> **STATED GOAL**
Below are several records. Retype exactly those lines running from the one with "The Blender script" through the one with "return ((x - centre[0])", end lines included, and no others.

> **INFORMATION SHOWN**
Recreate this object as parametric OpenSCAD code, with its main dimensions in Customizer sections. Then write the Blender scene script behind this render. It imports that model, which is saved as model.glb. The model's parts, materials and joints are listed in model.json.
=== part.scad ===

* * *

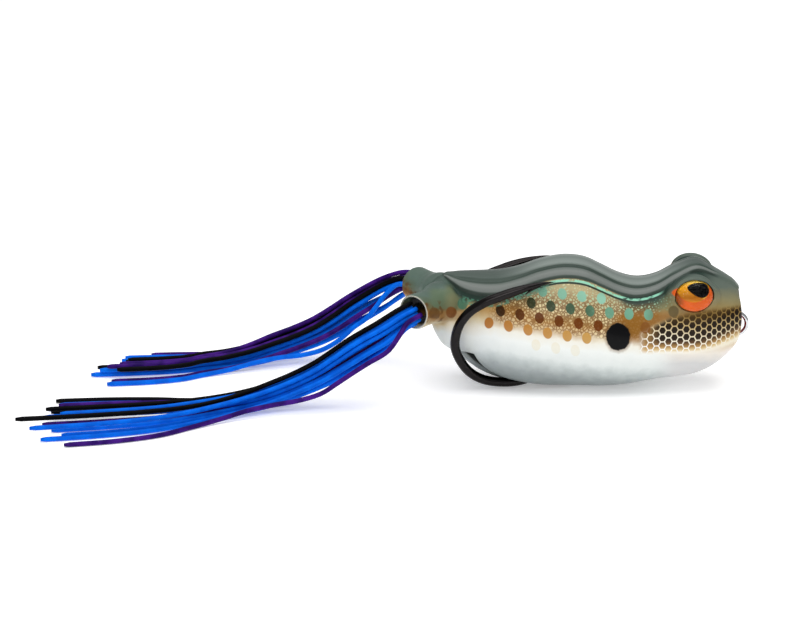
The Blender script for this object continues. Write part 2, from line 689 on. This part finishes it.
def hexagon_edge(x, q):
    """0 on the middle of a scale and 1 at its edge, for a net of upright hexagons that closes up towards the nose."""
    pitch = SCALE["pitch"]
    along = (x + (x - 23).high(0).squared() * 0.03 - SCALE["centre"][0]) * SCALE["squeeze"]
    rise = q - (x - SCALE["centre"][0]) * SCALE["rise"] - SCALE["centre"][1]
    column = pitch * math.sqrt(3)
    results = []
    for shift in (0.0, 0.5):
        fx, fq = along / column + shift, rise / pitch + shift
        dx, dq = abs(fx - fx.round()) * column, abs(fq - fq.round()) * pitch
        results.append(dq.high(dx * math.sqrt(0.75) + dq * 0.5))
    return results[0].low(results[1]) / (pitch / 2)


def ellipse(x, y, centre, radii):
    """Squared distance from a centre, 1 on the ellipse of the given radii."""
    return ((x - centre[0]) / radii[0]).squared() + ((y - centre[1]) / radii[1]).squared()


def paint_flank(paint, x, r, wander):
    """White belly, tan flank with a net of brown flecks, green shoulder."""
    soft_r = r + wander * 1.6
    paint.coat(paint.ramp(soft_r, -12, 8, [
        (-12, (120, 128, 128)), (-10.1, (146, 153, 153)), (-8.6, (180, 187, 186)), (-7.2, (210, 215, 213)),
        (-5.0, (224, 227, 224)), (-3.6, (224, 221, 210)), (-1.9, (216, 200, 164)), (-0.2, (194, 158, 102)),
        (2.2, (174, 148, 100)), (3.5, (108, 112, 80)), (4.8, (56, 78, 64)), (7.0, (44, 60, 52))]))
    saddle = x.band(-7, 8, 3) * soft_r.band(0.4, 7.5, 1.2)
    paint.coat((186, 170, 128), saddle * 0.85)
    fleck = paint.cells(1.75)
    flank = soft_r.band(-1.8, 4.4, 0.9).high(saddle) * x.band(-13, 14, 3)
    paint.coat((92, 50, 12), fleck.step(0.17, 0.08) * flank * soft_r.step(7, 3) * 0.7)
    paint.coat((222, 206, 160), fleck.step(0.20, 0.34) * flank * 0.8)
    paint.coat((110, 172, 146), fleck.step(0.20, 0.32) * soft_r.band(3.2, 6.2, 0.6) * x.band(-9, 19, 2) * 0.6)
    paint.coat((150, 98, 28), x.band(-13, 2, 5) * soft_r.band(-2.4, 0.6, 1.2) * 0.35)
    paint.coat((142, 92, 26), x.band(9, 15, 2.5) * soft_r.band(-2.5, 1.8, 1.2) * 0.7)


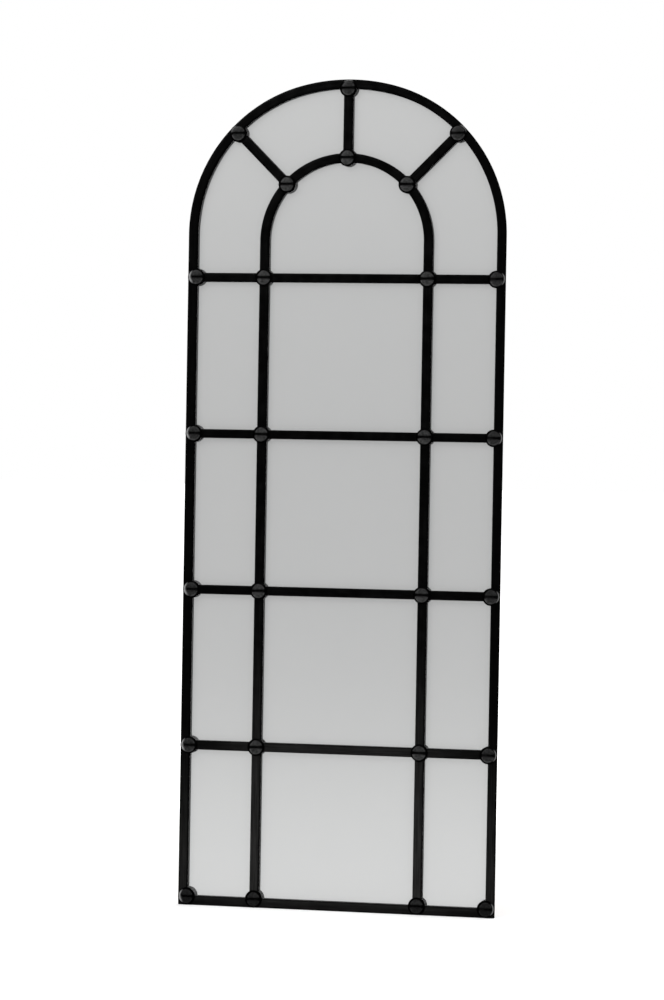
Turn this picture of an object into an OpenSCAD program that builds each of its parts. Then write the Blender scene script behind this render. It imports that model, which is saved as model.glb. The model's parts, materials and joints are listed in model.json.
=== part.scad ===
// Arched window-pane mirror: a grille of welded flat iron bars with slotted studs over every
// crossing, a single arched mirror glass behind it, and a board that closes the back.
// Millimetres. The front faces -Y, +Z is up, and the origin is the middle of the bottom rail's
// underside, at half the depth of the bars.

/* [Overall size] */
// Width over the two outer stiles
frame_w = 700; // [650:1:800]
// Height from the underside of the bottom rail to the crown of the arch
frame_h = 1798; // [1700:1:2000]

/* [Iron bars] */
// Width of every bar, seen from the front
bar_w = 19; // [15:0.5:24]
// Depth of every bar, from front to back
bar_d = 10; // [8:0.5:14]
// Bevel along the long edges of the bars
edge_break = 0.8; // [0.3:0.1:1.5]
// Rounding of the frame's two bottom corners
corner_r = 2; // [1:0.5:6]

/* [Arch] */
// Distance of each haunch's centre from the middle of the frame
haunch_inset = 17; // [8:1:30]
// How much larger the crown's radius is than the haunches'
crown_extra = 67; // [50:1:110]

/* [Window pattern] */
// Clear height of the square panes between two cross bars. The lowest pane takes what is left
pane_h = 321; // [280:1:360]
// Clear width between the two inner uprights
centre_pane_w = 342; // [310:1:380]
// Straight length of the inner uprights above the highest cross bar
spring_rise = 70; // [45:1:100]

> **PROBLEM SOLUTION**
The Blender script for this object continues. Write part 2, from line 689 on. This part finishes it.
def hexagon_edge(x, q):
    """0 on the middle of a scale and 1 at its edge, for a net of upright hexagons that closes up towards the nose."""
    pitch = SCALE["pitch"]
    along = (x + (x - 23).high(0).squared() * 0.03 - SCALE["centre"][0]) * SCALE["squeeze"]
    rise = q - (x - SCALE["centre"][0]) * SCALE["rise"] - SCALE["centre"][1]
    column = pitch * math.sqrt(3)
    results = []
    for shift in (0.0, 0.5):
        fx, fq = along / column + shift, rise / pitch + shift
        dx, dq = abs(fx - fx.round()) * column, abs(fq - fq.round()) * pitch
        results.append(dq.high(dx * math.sqrt(0.75) + dq * 0.5))
    return results[0].low(results[1]) / (pitch / 2)


def ellipse(x, y, centre, radii):
    """Squared distance from a centre, 1 on the ellipse of the given radii."""
    return ((x - centre[0]) / radii[0]).squared() + ((y - centre[1]) / radii[1]).squared()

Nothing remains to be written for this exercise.